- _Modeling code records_
※ ※ ※

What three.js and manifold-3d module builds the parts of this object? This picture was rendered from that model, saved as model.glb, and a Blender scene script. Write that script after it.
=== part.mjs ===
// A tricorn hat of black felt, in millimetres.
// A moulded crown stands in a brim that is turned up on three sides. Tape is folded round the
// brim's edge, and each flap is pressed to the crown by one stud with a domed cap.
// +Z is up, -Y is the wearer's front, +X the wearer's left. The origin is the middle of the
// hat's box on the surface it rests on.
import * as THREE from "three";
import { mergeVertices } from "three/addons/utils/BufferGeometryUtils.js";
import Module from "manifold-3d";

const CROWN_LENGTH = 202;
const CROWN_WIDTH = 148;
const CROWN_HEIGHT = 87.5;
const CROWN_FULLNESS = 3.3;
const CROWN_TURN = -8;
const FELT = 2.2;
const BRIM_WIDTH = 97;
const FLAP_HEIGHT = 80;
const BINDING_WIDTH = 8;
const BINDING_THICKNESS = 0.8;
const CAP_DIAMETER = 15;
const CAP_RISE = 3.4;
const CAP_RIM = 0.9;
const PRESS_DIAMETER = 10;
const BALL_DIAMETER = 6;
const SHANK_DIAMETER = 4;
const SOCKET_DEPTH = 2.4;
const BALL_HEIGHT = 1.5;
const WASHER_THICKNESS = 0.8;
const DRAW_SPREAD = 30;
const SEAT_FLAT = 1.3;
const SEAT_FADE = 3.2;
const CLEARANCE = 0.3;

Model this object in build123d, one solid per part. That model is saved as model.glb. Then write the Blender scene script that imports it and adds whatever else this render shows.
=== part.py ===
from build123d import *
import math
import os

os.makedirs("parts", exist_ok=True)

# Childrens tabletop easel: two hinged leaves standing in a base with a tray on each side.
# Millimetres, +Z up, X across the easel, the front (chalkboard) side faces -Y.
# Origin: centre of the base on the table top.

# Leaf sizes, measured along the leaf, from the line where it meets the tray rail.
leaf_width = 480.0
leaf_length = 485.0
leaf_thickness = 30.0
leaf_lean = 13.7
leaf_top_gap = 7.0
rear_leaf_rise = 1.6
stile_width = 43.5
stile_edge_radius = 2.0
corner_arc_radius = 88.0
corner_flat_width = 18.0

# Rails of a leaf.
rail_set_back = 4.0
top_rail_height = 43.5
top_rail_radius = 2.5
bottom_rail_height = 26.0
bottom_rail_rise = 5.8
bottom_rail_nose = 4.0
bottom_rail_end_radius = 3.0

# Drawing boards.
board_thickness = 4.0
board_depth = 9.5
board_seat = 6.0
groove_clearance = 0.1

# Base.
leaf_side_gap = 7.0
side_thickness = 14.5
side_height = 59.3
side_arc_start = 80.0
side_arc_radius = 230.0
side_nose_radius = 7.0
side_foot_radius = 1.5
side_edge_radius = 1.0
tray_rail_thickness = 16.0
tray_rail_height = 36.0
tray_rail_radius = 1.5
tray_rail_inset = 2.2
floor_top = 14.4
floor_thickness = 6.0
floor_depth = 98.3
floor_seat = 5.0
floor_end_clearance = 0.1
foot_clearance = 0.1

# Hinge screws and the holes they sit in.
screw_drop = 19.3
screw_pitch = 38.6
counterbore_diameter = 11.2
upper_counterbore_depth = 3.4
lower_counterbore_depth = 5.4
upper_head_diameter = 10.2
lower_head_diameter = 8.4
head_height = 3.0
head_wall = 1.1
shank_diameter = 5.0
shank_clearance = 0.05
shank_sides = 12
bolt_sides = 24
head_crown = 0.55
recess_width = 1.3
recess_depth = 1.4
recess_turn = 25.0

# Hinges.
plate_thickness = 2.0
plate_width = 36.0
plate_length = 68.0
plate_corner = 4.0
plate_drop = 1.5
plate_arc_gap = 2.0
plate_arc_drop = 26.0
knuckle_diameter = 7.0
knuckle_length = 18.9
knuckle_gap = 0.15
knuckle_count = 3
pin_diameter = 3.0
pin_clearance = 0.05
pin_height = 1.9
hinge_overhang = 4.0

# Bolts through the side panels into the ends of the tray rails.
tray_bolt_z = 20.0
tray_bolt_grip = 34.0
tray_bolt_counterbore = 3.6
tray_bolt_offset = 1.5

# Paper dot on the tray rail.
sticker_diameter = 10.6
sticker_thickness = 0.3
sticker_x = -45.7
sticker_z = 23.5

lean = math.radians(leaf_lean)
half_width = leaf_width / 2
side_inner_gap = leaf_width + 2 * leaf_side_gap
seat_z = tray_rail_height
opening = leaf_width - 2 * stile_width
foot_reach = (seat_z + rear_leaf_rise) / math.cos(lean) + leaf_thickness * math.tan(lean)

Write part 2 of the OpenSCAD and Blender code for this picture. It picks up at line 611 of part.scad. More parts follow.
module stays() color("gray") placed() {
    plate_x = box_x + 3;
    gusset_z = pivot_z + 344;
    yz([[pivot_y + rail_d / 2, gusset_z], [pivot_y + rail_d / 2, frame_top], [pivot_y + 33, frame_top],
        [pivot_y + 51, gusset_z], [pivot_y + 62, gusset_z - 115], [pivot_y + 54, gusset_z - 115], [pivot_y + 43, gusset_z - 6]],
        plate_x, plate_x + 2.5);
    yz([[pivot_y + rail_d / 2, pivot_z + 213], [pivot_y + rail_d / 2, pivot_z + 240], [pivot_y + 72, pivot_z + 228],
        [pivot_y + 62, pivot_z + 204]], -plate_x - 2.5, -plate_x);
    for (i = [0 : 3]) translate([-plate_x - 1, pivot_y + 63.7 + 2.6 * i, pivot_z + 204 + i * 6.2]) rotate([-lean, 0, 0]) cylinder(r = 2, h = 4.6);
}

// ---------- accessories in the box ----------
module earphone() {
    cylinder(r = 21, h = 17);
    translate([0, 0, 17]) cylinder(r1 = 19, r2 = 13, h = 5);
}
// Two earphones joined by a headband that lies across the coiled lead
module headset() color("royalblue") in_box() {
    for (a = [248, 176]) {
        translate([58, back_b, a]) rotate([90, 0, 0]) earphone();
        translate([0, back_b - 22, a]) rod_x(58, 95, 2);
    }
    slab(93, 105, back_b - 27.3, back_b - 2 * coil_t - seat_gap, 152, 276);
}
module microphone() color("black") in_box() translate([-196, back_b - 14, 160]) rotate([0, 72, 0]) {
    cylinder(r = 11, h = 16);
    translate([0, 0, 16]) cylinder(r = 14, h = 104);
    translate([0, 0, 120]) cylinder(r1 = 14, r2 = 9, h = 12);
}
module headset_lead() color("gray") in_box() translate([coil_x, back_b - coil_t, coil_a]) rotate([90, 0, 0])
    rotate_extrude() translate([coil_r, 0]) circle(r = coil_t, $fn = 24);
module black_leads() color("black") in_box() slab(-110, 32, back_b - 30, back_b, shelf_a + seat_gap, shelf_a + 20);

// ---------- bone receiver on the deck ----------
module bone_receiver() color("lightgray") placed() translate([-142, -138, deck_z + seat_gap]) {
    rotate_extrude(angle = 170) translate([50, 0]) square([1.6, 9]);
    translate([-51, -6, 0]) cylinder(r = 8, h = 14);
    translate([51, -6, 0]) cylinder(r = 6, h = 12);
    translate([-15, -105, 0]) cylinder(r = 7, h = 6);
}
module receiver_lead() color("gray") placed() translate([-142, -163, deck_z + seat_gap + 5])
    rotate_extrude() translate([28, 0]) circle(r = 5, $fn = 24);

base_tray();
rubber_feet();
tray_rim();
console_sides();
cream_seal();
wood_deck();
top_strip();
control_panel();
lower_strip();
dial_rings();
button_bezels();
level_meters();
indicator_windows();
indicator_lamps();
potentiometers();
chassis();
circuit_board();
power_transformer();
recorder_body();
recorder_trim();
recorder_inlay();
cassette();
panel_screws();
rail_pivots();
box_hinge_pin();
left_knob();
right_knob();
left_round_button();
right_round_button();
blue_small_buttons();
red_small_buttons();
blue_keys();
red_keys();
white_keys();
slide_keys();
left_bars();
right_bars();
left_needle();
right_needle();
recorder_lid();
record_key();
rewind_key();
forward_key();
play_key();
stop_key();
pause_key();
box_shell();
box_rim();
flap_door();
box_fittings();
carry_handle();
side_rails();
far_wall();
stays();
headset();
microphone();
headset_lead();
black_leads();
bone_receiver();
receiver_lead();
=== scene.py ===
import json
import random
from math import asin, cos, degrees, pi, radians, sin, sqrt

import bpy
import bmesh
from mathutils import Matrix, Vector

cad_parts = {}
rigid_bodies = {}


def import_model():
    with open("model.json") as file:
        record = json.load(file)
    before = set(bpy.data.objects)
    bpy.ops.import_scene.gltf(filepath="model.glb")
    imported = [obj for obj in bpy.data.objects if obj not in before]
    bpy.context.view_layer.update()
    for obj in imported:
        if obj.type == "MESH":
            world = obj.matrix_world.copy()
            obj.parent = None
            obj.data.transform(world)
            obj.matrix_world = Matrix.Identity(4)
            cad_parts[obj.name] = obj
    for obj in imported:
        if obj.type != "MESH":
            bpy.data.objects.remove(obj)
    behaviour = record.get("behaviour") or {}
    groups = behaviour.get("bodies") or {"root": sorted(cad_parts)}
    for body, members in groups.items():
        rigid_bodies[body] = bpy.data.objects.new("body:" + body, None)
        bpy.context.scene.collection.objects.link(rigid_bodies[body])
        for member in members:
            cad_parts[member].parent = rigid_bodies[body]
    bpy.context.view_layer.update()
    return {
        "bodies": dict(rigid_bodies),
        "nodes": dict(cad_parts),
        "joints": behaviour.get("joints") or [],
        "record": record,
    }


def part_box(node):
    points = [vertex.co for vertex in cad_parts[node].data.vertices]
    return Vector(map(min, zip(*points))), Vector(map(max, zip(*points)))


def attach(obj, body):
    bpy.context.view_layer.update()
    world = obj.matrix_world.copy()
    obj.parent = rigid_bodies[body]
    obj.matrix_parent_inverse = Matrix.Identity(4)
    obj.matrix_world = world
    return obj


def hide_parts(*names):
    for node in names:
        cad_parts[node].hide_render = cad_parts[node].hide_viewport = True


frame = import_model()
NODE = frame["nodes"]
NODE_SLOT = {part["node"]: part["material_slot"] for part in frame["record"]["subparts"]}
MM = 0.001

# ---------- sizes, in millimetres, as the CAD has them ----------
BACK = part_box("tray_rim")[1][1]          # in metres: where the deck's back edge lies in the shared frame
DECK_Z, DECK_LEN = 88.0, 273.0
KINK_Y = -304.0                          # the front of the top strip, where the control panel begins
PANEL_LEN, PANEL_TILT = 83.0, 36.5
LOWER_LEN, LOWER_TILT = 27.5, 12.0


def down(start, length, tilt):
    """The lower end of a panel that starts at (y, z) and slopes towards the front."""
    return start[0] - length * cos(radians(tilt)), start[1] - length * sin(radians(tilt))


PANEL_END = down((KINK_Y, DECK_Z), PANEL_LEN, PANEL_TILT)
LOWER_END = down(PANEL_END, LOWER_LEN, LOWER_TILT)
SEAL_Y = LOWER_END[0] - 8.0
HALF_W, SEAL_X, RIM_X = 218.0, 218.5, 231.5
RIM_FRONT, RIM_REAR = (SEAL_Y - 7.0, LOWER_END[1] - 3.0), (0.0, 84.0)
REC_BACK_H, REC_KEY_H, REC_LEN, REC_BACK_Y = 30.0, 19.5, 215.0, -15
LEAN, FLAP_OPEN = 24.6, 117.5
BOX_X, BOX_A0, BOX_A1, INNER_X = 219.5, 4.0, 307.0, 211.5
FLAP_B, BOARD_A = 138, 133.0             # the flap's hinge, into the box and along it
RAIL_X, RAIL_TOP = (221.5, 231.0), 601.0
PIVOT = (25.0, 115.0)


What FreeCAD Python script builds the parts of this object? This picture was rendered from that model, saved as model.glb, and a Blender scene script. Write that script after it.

※ ※ ※

- _Written instruction_
Proceeding from the line containing "base_tray();" through the line containing "obj.data.transform(world)", transcribe the lines above exactly, both end lines included.

- _Completed exercise_
base_tray();
rubber_feet();
tray_rim();
console_sides();
cream_seal();
wood_deck();
top_strip();
control_panel();
lower_strip();
dial_rings();
button_bezels();
level_meters();
indicator_windows();
indicator_lamps();
potentiometers();
chassis();
circuit_board();
power_transformer();
recorder_body();
recorder_trim();
recorder_inlay();
cassette();
panel_screws();
rail_pivots();
box_hinge_pin();
left_knob();
right_knob();
left_round_button();
right_round_button();
blue_small_buttons();
red_small_buttons();
blue_keys();
red_keys();
white_keys();
slide_keys();
left_bars();
right_bars();
left_needle();
right_needle();
recorder_lid();
record_key();
rewind_key();
forward_key();
play_key();
stop_key();
pause_key();
box_shell();
box_rim();
flap_door();
box_fittings();
carry_handle();
side_rails();
far_wall();
stays();
headset();
microphone();
headset_lead();
black_leads();
bone_receiver();
receiver_lead();
=== scene.py ===
import json
import random
from math import asin, cos, degrees, pi, radians, sin, sqrt

import bpy
import bmesh
from mathutils import Matrix, Vector

cad_parts = {}
rigid_bodies = {}


def import_model():
    with open("model.json") as file:
        record = json.load(file)
    before = set(bpy.data.objects)
    bpy.ops.import_scene.gltf(filepath="model.glb")
    imported = [obj for obj in bpy.data.objects if obj not in before]
    bpy.context.view_layer.update()
    for obj in imported:
        if obj.type == "MESH":
            world = obj.matrix_world.copy()
            obj.parent = None
            obj.data.transform(world)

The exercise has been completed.